Am Ende des „H-Dream" folgt ein kurzer Übergang von der Carosello-Mittelstation zur „Blueberry Line", ein weiterer flowiger Trail, der extrem Spaß macht. Der Trail spuckt dich dann direkt bei der Tea-Borch-Hütte, einer der zahlreichen Hütten in der Gegend aus. Wir sind jetzt bei der Hälfte der Tour, grinsen aber schon über das ganze Gesicht. Nächster Stopp ist der Gipfel der Carosello 3000 auf – wie der Name schon sagt – 3.000 Metern. Hier gönnen wir uns ein Mittagessen und lassen uns für einen Moment in die Liegestühle fallen. Die Aussicht ist unglaublich. Direkt im Westen die Schweiz und im Osten erheben sich drei der höchsten Berge Italiens: die Ortlergruppe, die Königsspitze „Gran Zebru" und der Stilfserjoch-Gletscher.

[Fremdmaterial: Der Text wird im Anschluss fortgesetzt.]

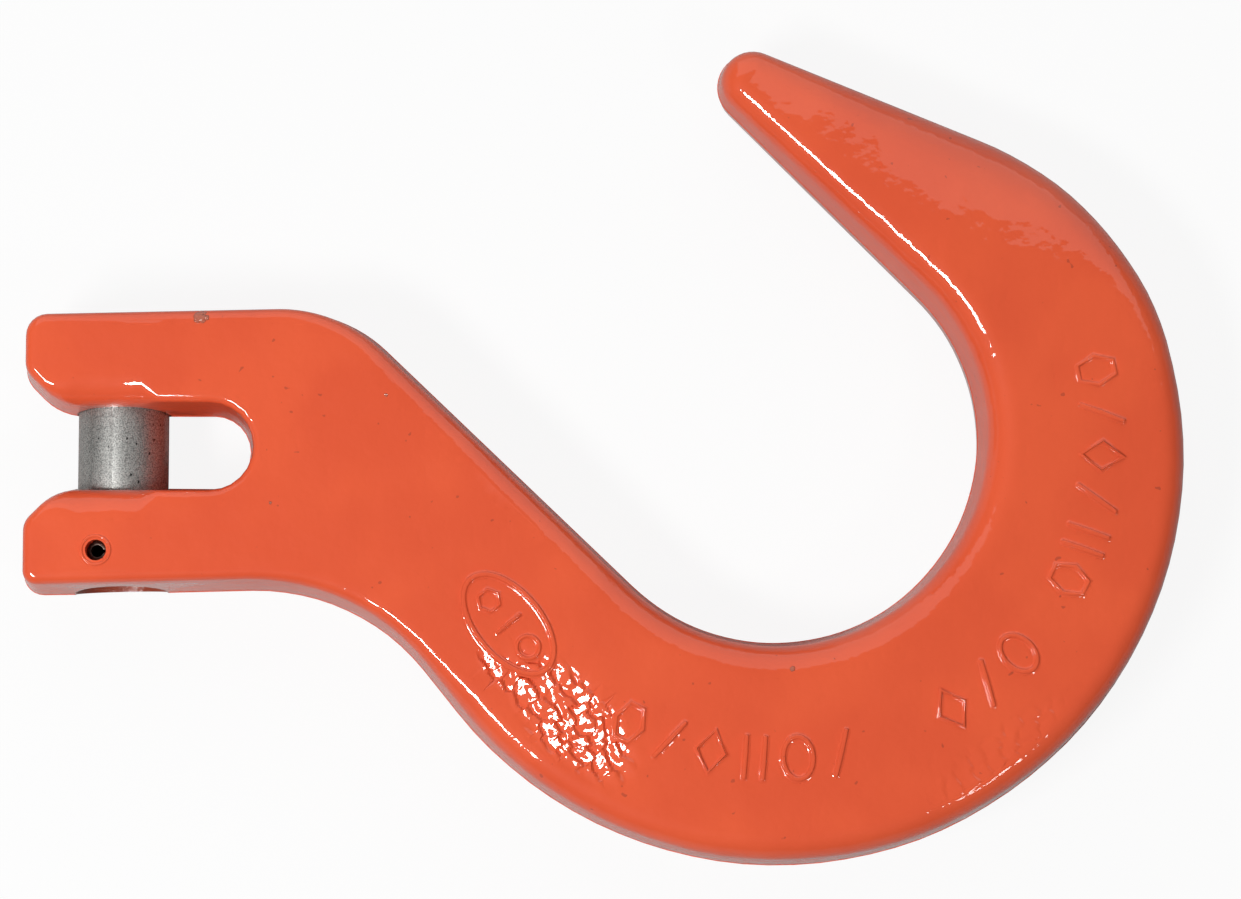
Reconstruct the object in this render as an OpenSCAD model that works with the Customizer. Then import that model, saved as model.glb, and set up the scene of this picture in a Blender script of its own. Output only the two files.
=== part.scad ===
// Clevis foundry hook for 16 mm chain, lying flat on its back face.
// +X runs from the load pin to the bowl, +Y along the load pin, +Z out of the hook's flat face.
// The origin is the centre of the load pin, halfway through the hook's thickness.

/* [Bowl] */
// Diameter of the bowl, which is also the width of the throat
bowl_d = 102; // [80:1:124]
// Distance along X from the load pin to the centre of the bowl
bowl_reach = 162; // [135:1:200]
// How far the bowl's centre lies above the load pin's centre line
bowl_rise = 3.7; // [0:0.1:8]
// Depth of metal around the bowl
bowl_depth = 50.7; // [40:0.1:62]
// How far the outer circle's centre lies below the bowl's centre
back_drop = 4.3; // [0:0.1:8]
// How far the outer circle's centre lies in front of the bowl's centre
back_lead = 0.4; // [0:0.1:2]
// Radius of the crown, where the back turns towards the tip
crown_r = 79.2; // [65:0.1:90]
// Direction of the crown's centre from the outer circle's centre
crown_angle = 16; // [5:1:30]

/* [Tip] */
// Radius of the rounded nose
nose_r = 8.7; // [7:0.1:12]
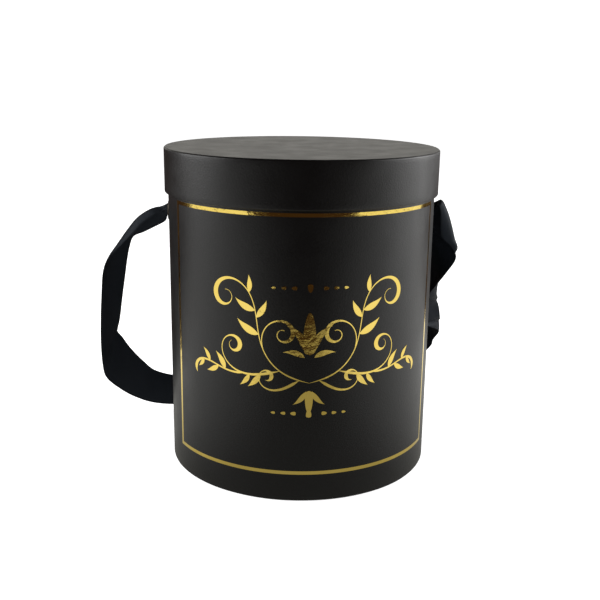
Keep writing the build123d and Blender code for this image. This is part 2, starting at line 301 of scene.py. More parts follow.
def eyelet_brass():
    """Pressed brass, blackened by its lacquer, with light drawing marks and worn spots."""
    m = Nodes("eyelet_brass")
    place = m.place()
    tarnish = m.noise(place, 420.0, 4.0)
    marks = m.noise(m.stretched(place, (0.2, 3.0, 3.0)), 900.0, 2.0)
    worn = m.remap(tarnish, 0.45, 0.75)
    base = m.mix(worn, (0.060, 0.050, 0.038), (0.020, 0.017, 0.014))
    m.feed("Base Color", base)
    m.feed("Roughness", m.remap(tarnish, 0.3, 0.7, 0.28, 0.46))
    m.set(Metallic=1.0)
    m.feed("Normal", m.bump(marks, 0.00003, 0.4))
    return m.material


WARP_PITCH = 0.00032                # of the ribbon's weave, in metres
WEFT_PITCH = 0.00045
SELVAGE = 0.0011


def black_ribbon():
    """Woven satin: long warp floats, fine weft ridges, and a corded selvage at each edge."""
    m = Nodes("black_ribbon")
    uv = m.add("ShaderNodeUVMap", uv_map="cloth").outputs[0]
    split = m.add("ShaderNodeSeparateXYZ")
    m.link(uv, split.inputs[0])
    across, along = split.outputs[0], split.outputs[1]
    warp = m.maths("SINE", m.maths("MULTIPLY", across, 2 * math.pi / WARP_PITCH))
    weft = m.maths("SINE", m.maths("MULTIPLY", along, 2 * math.pi / WEFT_PITCH))
    half_width = RIBBON_WIDTH / 2 * MM
    from_middle = m.maths("ABSOLUTE", m.maths("SUBTRACT", across, half_width))
    selvage = m.remap(from_middle, half_width - SELVAGE, half_width - SELVAGE + 0.0003)
    slub = m.noise(m.stretched(uv, (1.0, 0.08, 1.0)), 900.0, 3.0)
    cloud = m.noise(uv, 60.0, 2.0)
    weave = m.maths("ADD", m.maths("MULTIPLY", warp, 0.35), m.maths("MULTIPLY", weft, 0.65))
    weave = m.maths("ADD", weave, m.maths("MULTIPLY", slub, 1.2))
    edge = m.maths("MULTIPLY", selvage, m.maths("ADD", weft, 2.0))
    height = m.maths("ADD", weave, m.maths("MULTIPLY", edge, 1.2))
    base = m.mix(cloud, (0.0092, 0.0106, 0.0131), (0.0122, 0.0140, 0.0172))
    m.feed("Base Color", m.mix(selvage, base, (0.0080, 0.0092, 0.0113)))
    m.feed("Roughness", m.remap(slub, 0.3, 0.7, 0.36, 0.48))
    m.set(Specular_IOR_Level=0.03, Specular_Tint=(0.62, 0.82, 1.0, 1.0), Anisotropic=0.4)
    m.feed("Normal", m.bump(height, 0.00003, 0.6))
    return m.material


MATERIALS = {
    "black_paper": black_paper(),
    "lining_paper": lining_paper(),
    "greyboard": greyboard(),
    "gold_foil": gold_foil(),
    "eyelet_brass": eyelet_brass(),
    "black_ribbon": black_ribbon(),
}

for part in frame["record"]["subparts"]:
    data = frame["nodes"][part["node"]].data
    data.materials.clear()
    data.materials.append(MATERIALS[part["material_slot"]])

# ---------------------------------------------------------------- mesh helpers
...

HEIRATSANTRAG IN DER HÜTTE
Nächster Checkpoint auf der Tutti-Frutti-Reise ist „Madonon". Ein guter Biker braucht 25 Minuten für die Strecke. Die sind es wirklich wert – es ist ein Highlight der gesamten Tour. Für mich sowieso, 2008 habe ich meiner Carmen hier einen Heiratsantrag gemacht. Zu meiner Überraschung fand ich dort eine charmante, kleine Hütte, von der aus man das ganze Tal überblickt und bis zu den Gletschern des Bernina-Massivs sieht. Solche Hütten finden sich in der ganzen Gegend um Livigno verstreut. Wenn du Glück hast, so wie ich damals mit Carmen und jetzt auch mit Brian, hat jemand eine Flasche Wein dagelassen. Die nahe Madonna-Statue ist eines der Wahrzeichen dieser Gegend und ganz in der Nähe gibt es auch eine Freiluft-Toilette mit einem unschlagbaren Panoramablick ...

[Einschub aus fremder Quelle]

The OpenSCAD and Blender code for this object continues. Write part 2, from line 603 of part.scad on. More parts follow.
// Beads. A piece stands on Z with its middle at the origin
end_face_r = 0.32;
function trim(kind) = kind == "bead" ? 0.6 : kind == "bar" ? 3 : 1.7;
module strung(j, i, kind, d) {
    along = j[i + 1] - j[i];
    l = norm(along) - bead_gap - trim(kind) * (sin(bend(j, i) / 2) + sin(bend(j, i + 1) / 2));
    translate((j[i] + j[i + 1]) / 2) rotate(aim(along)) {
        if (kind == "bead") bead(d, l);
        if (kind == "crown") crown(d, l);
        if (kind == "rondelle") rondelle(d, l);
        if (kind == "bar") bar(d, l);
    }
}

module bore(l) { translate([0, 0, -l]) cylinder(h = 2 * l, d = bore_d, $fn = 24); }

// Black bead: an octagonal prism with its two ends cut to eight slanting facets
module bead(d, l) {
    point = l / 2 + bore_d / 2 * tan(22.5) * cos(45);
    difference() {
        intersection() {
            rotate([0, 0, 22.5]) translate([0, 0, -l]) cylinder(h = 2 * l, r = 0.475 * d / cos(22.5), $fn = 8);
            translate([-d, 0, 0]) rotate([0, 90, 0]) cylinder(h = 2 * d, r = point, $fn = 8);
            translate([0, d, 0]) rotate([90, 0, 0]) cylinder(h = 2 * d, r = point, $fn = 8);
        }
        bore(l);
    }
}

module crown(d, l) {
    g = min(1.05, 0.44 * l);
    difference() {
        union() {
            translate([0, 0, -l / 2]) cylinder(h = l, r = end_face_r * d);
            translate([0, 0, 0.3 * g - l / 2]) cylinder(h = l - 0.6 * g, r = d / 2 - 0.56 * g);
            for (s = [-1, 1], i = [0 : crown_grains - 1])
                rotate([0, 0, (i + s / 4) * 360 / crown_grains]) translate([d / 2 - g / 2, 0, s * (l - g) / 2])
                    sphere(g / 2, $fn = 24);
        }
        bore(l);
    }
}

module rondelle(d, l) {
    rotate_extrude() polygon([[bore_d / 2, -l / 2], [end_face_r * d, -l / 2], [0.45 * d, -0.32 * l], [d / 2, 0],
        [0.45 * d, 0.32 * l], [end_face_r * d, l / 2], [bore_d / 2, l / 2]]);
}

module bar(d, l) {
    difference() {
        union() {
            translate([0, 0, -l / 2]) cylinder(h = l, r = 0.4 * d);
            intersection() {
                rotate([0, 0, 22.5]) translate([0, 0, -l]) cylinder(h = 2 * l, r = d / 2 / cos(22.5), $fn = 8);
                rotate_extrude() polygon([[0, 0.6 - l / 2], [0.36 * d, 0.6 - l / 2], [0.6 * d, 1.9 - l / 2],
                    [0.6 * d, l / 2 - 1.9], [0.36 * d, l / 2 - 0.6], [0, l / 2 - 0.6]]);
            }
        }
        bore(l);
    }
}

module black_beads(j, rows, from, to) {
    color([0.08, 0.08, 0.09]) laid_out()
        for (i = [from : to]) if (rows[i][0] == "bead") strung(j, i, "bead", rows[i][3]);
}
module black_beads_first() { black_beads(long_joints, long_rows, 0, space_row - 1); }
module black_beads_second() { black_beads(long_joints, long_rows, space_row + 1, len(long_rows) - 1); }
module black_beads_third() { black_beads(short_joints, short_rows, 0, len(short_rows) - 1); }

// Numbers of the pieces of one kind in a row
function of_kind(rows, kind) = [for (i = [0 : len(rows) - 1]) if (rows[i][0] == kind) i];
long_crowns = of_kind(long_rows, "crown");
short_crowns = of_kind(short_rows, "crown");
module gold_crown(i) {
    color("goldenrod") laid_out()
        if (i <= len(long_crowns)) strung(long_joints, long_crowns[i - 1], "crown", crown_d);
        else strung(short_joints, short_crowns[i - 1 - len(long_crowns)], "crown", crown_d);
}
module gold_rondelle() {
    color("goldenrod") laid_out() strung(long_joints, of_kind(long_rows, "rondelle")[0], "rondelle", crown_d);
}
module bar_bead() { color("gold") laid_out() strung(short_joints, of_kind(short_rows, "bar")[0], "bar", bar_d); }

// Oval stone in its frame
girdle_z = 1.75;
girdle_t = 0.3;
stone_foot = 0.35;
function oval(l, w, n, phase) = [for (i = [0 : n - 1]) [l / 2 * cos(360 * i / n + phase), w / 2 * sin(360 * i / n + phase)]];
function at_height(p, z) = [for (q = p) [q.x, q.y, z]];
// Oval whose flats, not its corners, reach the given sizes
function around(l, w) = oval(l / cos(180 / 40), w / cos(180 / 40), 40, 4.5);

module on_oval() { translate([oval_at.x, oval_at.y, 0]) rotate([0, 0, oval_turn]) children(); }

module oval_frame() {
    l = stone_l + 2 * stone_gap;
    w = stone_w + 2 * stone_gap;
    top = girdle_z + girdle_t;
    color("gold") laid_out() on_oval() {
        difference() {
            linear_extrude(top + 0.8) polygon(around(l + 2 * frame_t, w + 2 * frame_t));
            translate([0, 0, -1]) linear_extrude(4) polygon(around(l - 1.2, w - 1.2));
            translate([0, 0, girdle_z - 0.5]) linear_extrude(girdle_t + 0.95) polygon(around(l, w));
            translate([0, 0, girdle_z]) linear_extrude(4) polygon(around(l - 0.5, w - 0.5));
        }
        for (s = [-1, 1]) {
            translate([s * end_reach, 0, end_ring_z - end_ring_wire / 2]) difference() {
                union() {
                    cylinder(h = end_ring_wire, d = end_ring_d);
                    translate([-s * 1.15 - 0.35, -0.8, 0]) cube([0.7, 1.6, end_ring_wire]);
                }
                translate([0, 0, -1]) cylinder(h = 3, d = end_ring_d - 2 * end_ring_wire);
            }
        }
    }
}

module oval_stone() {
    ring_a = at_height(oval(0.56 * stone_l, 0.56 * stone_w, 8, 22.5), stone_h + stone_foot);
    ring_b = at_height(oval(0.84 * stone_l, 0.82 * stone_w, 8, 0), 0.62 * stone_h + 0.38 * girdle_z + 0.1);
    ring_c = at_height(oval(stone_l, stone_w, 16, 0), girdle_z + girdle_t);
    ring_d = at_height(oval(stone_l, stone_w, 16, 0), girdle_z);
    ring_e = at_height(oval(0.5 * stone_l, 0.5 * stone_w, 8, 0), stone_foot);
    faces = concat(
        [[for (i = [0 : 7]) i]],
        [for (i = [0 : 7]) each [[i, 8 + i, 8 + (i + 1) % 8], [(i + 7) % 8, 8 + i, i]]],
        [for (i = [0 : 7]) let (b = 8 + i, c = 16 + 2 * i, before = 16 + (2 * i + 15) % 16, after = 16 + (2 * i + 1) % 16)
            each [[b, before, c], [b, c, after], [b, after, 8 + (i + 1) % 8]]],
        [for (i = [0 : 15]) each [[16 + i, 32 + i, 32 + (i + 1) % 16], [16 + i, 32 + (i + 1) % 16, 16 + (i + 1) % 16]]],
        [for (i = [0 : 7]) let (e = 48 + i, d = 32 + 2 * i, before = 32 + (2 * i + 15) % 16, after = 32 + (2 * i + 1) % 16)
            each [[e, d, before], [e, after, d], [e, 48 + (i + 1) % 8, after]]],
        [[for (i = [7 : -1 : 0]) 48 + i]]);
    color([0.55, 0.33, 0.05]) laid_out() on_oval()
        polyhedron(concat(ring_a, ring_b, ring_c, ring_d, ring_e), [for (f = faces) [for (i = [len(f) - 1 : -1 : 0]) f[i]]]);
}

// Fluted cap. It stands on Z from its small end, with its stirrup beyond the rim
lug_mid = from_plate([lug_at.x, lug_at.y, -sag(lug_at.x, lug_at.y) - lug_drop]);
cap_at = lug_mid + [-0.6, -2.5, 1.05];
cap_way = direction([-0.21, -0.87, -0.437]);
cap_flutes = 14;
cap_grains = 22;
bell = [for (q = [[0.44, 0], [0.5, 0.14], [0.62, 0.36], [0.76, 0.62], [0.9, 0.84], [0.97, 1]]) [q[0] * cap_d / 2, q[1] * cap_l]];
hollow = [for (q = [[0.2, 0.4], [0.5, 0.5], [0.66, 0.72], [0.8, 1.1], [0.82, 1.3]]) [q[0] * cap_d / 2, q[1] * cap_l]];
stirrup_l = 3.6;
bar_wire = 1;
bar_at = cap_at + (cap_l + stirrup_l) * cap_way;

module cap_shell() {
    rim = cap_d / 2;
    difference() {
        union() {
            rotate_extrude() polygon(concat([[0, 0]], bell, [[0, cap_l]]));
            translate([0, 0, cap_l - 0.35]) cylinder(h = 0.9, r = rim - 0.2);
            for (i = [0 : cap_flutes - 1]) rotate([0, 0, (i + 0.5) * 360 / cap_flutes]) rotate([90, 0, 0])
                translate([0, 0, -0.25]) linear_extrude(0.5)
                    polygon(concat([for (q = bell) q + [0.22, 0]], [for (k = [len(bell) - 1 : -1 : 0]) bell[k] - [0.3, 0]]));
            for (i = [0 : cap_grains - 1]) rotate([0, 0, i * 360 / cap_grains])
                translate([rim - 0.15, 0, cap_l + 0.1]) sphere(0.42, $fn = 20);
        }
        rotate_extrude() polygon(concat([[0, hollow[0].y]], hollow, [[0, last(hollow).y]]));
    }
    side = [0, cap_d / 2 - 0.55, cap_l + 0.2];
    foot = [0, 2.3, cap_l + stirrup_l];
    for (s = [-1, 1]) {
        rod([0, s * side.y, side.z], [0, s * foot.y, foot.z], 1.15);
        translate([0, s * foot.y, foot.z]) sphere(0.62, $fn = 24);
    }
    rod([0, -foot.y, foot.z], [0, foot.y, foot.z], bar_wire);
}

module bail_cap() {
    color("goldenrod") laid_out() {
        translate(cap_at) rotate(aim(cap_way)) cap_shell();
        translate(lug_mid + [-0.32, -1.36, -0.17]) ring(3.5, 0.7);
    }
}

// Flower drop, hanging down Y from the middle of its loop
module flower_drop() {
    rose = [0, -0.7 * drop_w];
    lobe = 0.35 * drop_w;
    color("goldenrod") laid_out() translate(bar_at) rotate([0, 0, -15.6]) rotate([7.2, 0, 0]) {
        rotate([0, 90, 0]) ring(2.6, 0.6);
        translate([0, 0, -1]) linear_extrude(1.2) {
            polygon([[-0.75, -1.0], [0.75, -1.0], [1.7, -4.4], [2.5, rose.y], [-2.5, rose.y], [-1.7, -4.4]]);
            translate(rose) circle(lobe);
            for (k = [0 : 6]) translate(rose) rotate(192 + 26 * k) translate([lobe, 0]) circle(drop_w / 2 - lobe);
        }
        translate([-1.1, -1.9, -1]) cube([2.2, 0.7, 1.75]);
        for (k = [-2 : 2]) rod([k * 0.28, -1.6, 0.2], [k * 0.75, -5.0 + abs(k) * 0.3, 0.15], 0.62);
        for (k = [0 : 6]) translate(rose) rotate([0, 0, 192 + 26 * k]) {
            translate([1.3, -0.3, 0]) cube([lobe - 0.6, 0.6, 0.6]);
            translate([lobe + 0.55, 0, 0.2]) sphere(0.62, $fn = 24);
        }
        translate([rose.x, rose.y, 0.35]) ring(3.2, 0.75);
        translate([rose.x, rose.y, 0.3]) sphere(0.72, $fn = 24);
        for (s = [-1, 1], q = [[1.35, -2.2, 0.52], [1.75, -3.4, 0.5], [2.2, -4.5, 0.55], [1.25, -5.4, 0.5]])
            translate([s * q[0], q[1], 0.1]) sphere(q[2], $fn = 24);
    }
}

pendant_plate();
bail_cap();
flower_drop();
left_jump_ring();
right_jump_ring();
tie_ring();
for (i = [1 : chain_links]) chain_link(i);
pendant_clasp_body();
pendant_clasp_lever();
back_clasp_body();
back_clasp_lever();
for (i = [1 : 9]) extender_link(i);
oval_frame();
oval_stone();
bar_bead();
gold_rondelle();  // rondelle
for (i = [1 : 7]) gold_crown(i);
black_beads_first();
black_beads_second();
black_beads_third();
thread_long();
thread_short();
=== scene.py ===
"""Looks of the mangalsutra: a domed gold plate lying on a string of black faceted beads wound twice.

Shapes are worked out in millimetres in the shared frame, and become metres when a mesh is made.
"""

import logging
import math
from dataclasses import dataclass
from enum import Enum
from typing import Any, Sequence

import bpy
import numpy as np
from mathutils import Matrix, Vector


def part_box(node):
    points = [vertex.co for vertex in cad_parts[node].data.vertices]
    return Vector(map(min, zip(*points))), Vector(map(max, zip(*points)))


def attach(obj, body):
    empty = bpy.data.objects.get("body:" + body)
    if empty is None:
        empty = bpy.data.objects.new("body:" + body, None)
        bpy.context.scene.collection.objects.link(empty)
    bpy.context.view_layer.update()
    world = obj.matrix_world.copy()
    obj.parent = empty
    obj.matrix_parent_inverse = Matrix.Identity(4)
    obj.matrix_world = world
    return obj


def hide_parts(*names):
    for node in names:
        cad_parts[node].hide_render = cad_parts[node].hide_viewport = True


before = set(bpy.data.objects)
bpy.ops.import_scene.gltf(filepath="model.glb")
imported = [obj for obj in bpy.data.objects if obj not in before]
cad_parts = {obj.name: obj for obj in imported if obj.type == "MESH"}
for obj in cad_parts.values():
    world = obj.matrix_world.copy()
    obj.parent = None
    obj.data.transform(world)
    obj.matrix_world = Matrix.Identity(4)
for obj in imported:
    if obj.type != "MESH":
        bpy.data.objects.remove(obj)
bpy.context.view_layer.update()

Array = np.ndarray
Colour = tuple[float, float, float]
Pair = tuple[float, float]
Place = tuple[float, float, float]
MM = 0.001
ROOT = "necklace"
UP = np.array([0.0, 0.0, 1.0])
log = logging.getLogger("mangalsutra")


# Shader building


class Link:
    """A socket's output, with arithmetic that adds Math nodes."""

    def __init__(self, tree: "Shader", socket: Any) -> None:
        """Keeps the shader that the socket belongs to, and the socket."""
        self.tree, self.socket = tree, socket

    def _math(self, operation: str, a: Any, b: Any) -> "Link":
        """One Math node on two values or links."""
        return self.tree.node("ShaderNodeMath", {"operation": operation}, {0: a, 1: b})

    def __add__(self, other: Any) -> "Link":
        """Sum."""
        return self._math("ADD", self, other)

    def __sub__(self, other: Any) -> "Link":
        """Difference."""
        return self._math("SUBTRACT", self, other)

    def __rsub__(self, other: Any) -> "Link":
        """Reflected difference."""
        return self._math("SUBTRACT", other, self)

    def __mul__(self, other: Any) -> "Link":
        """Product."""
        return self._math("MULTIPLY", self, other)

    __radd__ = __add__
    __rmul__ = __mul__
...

Von hier fahren wir über einen Singletrail zum Lac Salin, einem kleinen See, dann weiter zur Rückseite des Carosello und schließlich einen Naturtrail hinunter ins „Val Federia". eines der schönsten und abgeschiedensten Täler, das du dir vorstellen kannst. Auf halbem Weg bleiben wir auf der Alpe Federia stehen, wo offenbar alle Kühe von Livigno (und eine Senner-Familie) den Sommer verbringen. Weil die Tour fast zu Ende ist, stoßen Brian und ich mit einem Bier an.

Eine halbe Stunde später sind wir zurück in Livigno und Brian besteht darauf, eine Runde im See zu schwimmen. Meine Gedanken sind währenddessen schon bei der „Gelateria Talgliede". Ich weiß nämlich, dass der Besitzer vor Kurzem eine neue Sorte kreiert hat: „Tutti Frutti" heißt sie.

MTB-Pinoier Hans Rey

Die Bikelegende

HANS REY, 50, ist ein Pionier im Trial- und Extrem-Freeride-Mountainbiken. Der gebürtige Deutsche gewann mehrere Weltmeisterschaften sowie eine Silbermedaille bei den ersten XGames 1995.

Seit 2008 ist Rey US-Bürger und lebt in Laguna Beach, Kalifornien.